> **DATASET RECORDS**
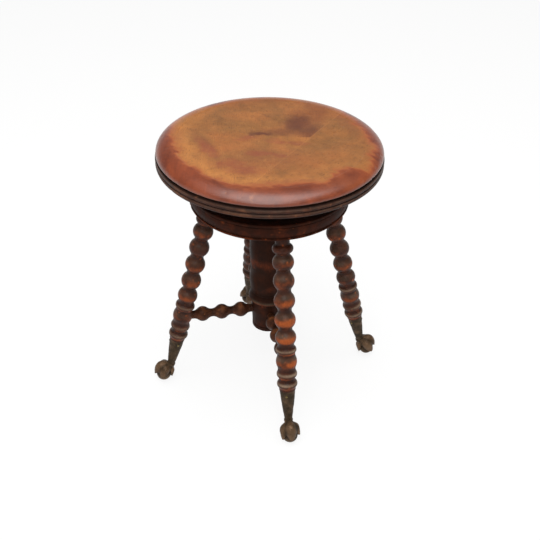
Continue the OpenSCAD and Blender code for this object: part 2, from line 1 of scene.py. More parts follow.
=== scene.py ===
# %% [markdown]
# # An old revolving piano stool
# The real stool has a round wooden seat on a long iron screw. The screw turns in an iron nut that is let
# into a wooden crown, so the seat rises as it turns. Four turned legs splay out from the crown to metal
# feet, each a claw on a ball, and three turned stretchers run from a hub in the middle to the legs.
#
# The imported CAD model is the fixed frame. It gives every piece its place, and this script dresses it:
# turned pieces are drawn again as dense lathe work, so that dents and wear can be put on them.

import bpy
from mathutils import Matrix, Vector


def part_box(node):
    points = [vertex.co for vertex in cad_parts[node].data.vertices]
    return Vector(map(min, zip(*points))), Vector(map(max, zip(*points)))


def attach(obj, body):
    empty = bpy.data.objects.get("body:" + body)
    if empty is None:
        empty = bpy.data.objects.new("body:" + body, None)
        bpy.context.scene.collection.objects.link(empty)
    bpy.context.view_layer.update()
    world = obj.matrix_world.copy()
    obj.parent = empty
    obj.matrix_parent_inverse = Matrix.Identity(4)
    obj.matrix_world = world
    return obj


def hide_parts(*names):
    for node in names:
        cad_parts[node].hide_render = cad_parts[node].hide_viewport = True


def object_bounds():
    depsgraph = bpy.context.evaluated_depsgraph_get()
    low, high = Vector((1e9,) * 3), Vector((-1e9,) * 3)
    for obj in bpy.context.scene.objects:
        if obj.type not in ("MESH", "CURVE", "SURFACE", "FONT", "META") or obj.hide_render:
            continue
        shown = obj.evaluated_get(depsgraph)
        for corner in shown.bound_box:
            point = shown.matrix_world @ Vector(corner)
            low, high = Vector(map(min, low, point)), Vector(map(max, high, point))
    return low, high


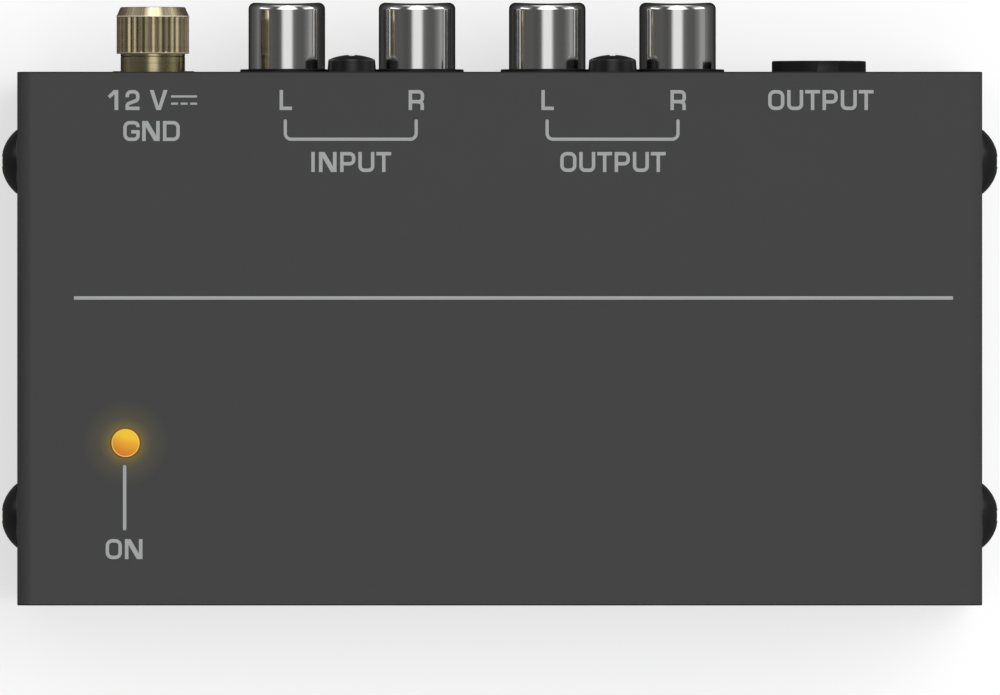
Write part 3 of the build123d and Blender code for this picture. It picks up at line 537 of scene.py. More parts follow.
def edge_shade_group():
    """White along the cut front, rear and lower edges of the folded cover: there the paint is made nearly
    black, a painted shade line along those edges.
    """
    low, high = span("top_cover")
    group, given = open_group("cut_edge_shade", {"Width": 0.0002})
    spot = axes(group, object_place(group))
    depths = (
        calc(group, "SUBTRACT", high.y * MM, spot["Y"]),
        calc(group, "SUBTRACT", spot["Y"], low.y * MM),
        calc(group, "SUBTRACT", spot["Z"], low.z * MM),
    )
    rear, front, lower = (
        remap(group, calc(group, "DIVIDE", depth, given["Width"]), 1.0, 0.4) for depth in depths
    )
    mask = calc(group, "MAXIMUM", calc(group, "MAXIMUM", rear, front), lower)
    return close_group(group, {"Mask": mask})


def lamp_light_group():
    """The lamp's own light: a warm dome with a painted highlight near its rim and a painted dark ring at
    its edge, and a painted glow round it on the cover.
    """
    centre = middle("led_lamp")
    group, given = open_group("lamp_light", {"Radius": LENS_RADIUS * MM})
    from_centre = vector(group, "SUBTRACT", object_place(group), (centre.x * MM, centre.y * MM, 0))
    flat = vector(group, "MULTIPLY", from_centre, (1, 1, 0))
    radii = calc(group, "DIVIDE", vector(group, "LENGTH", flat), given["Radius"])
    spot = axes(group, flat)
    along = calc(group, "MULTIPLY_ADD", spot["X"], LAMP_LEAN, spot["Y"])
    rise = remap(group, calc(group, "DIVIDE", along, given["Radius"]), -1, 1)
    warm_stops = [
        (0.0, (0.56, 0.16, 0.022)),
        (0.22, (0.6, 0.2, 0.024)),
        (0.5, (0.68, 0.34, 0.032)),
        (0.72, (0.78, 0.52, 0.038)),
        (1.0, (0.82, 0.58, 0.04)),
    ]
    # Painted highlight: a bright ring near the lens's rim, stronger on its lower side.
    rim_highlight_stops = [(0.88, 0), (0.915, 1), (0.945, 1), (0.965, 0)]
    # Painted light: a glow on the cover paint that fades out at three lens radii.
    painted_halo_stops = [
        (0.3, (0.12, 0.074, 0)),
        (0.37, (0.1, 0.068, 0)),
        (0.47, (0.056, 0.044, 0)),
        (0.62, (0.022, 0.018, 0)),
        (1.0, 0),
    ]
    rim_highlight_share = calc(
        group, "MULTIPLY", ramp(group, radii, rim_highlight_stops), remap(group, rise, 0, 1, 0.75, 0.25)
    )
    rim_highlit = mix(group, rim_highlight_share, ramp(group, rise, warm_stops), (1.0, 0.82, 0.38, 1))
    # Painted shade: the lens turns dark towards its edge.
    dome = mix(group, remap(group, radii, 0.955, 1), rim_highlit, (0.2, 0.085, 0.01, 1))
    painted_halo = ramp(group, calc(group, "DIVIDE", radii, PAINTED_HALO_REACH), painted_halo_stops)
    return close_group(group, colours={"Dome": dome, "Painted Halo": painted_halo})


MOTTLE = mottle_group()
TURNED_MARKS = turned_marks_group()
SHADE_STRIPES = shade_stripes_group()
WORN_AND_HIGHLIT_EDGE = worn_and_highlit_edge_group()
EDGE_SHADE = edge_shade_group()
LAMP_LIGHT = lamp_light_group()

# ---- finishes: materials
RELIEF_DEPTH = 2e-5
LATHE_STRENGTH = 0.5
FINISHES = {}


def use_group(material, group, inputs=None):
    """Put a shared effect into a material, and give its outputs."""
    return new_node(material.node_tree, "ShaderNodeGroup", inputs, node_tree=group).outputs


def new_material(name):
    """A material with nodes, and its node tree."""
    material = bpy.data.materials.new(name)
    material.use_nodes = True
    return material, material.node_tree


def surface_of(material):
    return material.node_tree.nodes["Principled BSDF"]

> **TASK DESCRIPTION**
Reproduce only the lines from the top of the material through the one bearing "return low, high", each exactly as it stands.

> **RESPONSE TO THE TASK**
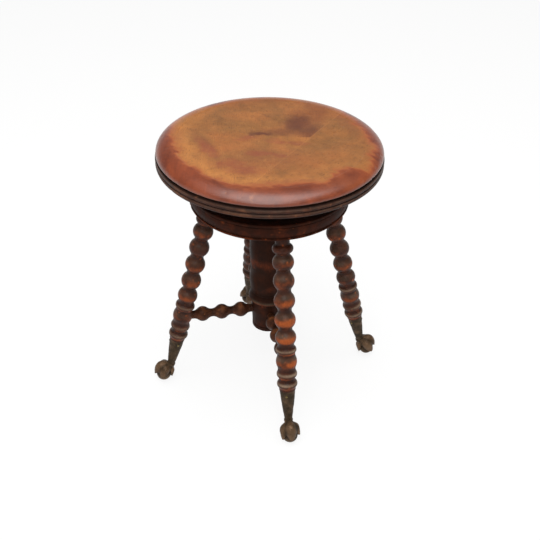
Continue the OpenSCAD and Blender code for this object: part 2, from line 1 of scene.py. More parts follow.
=== scene.py ===
# %% [markdown]
# # An old revolving piano stool
# The real stool has a round wooden seat on a long iron screw. The screw turns in an iron nut that is let
# into a wooden crown, so the seat rises as it turns. Four turned legs splay out from the crown to metal
# feet, each a claw on a ball, and three turned stretchers run from a hub in the middle to the legs.
#
# The imported CAD model is the fixed frame. It gives every piece its place, and this script dresses it:
# turned pieces are drawn again as dense lathe work, so that dents and wear can be put on them.

import bpy
from mathutils import Matrix, Vector


def part_box(node):
    points = [vertex.co for vertex in cad_parts[node].data.vertices]
    return Vector(map(min, zip(*points))), Vector(map(max, zip(*points)))


def attach(obj, body):
    empty = bpy.data.objects.get("body:" + body)
    if empty is None:
        empty = bpy.data.objects.new("body:" + body, None)
        bpy.context.scene.collection.objects.link(empty)
    bpy.context.view_layer.update()
    world = obj.matrix_world.copy()
    obj.parent = empty
    obj.matrix_parent_inverse = Matrix.Identity(4)
    obj.matrix_world = world
    return obj


def hide_parts(*names):
    for node in names:
        cad_parts[node].hide_render = cad_parts[node].hide_viewport = True


def object_bounds():
    depsgraph = bpy.context.evaluated_depsgraph_get()
    low, high = Vector((1e9,) * 3), Vector((-1e9,) * 3)
    for obj in bpy.context.scene.objects:
        if obj.type not in ("MESH", "CURVE", "SURFACE", "FONT", "META") or obj.hide_render:
            continue
        shown = obj.evaluated_get(depsgraph)
        for corner in shown.bound_box:
            point = shown.matrix_world @ Vector(corner)
            low, high = Vector(map(min, low, point)), Vector(map(max, high, point))
    return low, high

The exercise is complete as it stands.